What will you be painting?

#7 4 years ago
Quoted from Wmsfan-GAP:

What will you be painting?

I will be touching up Hurricane, and later a full paint restoration attempt on Joker Poker.

#8 4 years ago

Yes and No.

Pantone (actually it's PMS - Pantone Matching System) is a color reference system used in the printing industry, more specifically for so-called spot colors: every printed color has a number and can thus be reproduced by any printer in the world. Pantone 100 is yellow, Pantone 106 and 113 are warmer yellows, Pantone 137 is an orange, whilst Pantone 172 is red, etc... Every old cabinet, and every old playfield, has been screen printed using spot colors: yellow areas were printed f.i. with pantone 106 and a darker yellow area was printed next with pantone 123, and so on, often more than 10 spot colors were required to print a playfield.

(as opposed to modern playfields which are printed with so-called process colors: a mix of 4 colors (yellow, magenta, cyan and black inks) printed in small dots to create any color combination possible)

So yes: if you plan on screen printing a playfield, then the Pantone reference number is totally relevant because it will allow you to mix the correct screen printing ink, exactly like the one mixed decades ago.
But no: if you plan on using paints then the Pantone reference becomes just a visual reference like any other, because paints use a different reference system from Pantone. In other words: any color reference guide is usable. There is no point in buying an expensive Pantone color guide for simple visual reference. Go to a paint shop, they might have color guides for free.

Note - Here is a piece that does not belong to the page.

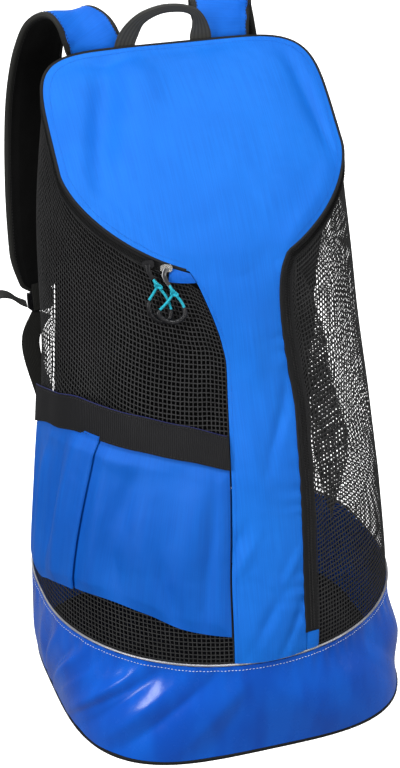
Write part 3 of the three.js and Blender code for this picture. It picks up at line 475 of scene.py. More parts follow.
def faceCentres(piece):
    centres = np.empty(len(piece.data.polygons) * 3)
    piece.data.polygons.foreach_get("center", centres)
    return centres.reshape(-1, 3)


def clothSizes(piece, place):  # gives the piece's own UV map its real size in metres
    line, half = np.linspace(0, 1, 65), np.full(65, 0.5)
    width = np.linalg.norm(np.diff(place(line, half), axis=0), axis=-1).sum()
    height = np.linalg.norm(np.diff(place(half, line), axis=0), axis=-1).sum()
    layer = piece.data.uv_layers.active.data
    uv = np.empty(len(layer) * 2)
    layer.foreach_get("uv", uv)
    uv = uv.reshape(-1, 2) * (width, height)
    layer.foreach_set("uv", uv.ravel())


def newGrid(name, columns, rows):
    deselect()
    bpy.ops.mesh.primitive_grid_add(x_subdivisions=columns, y_subdivisions=rows, size=2)
    piece = bpy.context.active_object
    piece.name = piece.data.name = name
    return piece


def edit(piece, *jobs):  # runs edit mode jobs on everything in a piece
    choose(piece)
    bpy.ops.object.mode_set(mode="EDIT")
    bpy.ops.mesh.select_mode(type="VERT")
    for job in jobs:
        bpy.ops.mesh.select_all(action="SELECT")
        job()
    bpy.ops.object.mode_set(mode="OBJECT")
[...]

Finally: to obtain a correct color match you'll have to mix paints anyway. In my experience it only happens very seldom that I can use paint straight out of the bottle. In that regard my advice would be to buy a basic color set (Createx opaques are a very good basis for playfield touch-up imho) and a series of additional colors to fine-tune the mix. And then start experimenting. There's a learning curve. It's not always easy to end up with a perfect mix, but consider that as part of the fun

Good luck!

#9 4 years ago
Quoted from g94:

There's a learning curve.

Talk about understatement! (Oh and forget what you thought you knew about mixing colors. Ever watch them mix up paint at a big box or paint store? You buy a shade of yellow and see them adding things like black or blue to the base and think they are messing it up. As g94 says, be prepared for a lot of experimentation!)